Technical Foundations of Audio Poetry
Adapting poetry for audio requires a blend of technical precision and artistic intuition. The transition from text to sound introduces variables like pacing, tone, and ambiance, transforming written words into immersive auditory experiences. Educators can guide students to harness these elements effectively by grounding lessons in foundational audio techniques.
Essential Equipment
A basic audio poetry setup includes:
Microphones: Encourage affordable options like USB condenser mics for clarity.
Digital Audio Workstations (DAWs): Free software like Audacity or GarageBand simplifies editing.
Headphones: Critical for monitoring sound quality during recording and mixing.
Recording Environment
Teach students to optimize spaces by minimizing echoes with blankets or foam panels. Even a quiet closet can serve as a makeshift booth. Consistent microphone placement and distance ensure balanced voice capture.
Editing Essentials
Introduce fundamental editing skills:
Noise reduction: Removing background hums or breaths.
Fades and crossfades: Smoothing transitions between clips.
Compression: Maintaining even volume levels.
Creative Strategies for Music Layering
Layering music beneath spoken word elevates the emotional resonance of poetry. The key is subtlety-music should enhance, not overpower, the text.
Royalty-Free Music
Guide students to platforms like Free Music Archive or Incompetech. These resources provide copyright-safe tracks that match the poem's mood.
Dynamic Volume Adjustment
Teach automation curves in DAWs to lower music volume during key lines. This technique ensures the voice remains the focal point while music fills quieter moments.
Genre Alignment
Pair poems with congruent genres-e.g., ambient textures for reflective pieces or jazz beats for free-verse rhythm. Discuss how tempo mirror's the poem's pacing.
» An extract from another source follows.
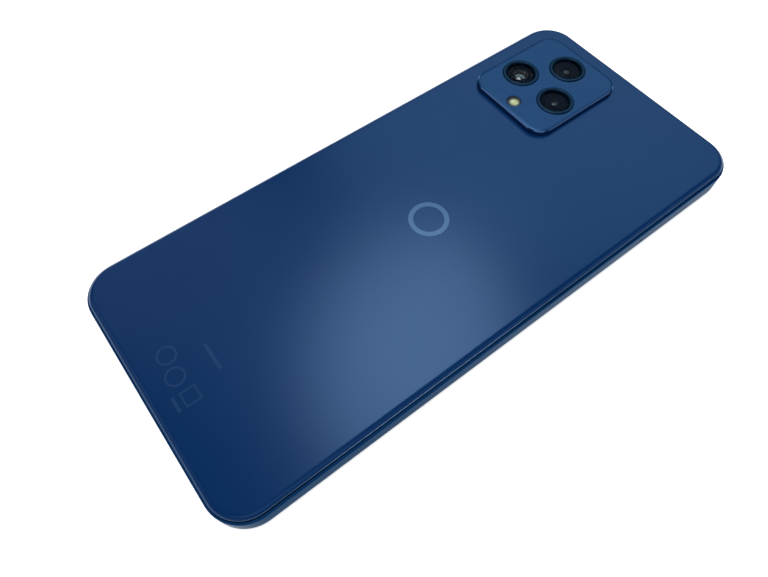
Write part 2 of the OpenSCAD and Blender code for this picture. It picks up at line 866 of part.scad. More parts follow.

Voice Modulation Techniques
The human voice becomes the primary instrument in audio poetry. Experimentation with vocal delivery unlocks expressive possibilities.
Pacing and Tone
Slow pacing: Emphasize enunciation for dramatic effect.
Rapid delivery: Create urgency or excitement.
Pause strategically: Silence can amplify tension or allow listeners to absorb meaning.
Vocal Effects
Introduce basic effects sparingly:
Reverb: Adds depth to a voice, ideal for mystical or ethereal themes.
Pitch shifting: Childlike tones for innocence, lower registers for gravitas.
EQ adjustments: Boosts in high frequencies sharpen clarity; cutting lows reduces muddiness.
Emotional Delivery
Practice workshops where students map emotional peaks and valleys of a poem. For instance, a trembling voice might convey vulnerability, while a bold, steady tone signals defiance.
Creative Adaptation and Collaboration
Dissecting the Text
Have students annotate poems for audio cues-highlight lines that demand whispered delivery, identify moments to swell the music, or mark pauses for effect.
Collaborative Projects
Encourage pairing poets with sound designers (classmates). One handles the vocal performance, while the other crafts a soundscape with ambient loops or foley effects like footsteps or rain.
Using Silence
Silence isn't empty space-it's a tool to let words breathe. For example, a two-second pause after a powerful metaphor lets the listener internalize its weight.
Assessment and Feedback in Audio Poetry
Develop rubrics focusing on:
Clarity of Content: Is the poem's message understandable?
Technical Quality: Few clicks, pops, or distortion.
Creativity: Innovative use of music/voice modulation.
Emotional Impact: Does the adaptation evoke the intended mood? Incorporate peer review sessions where students critique each other's work, fostering critical listening skills.
Conclusion
Teaching audio poetry bridges traditional literary analysis with modern media creation. By merging technical training with creative exploration, educators empower students to reimagine poetry as a multidimensional art form-one where words don't just speak but also sing, echo, and resonate.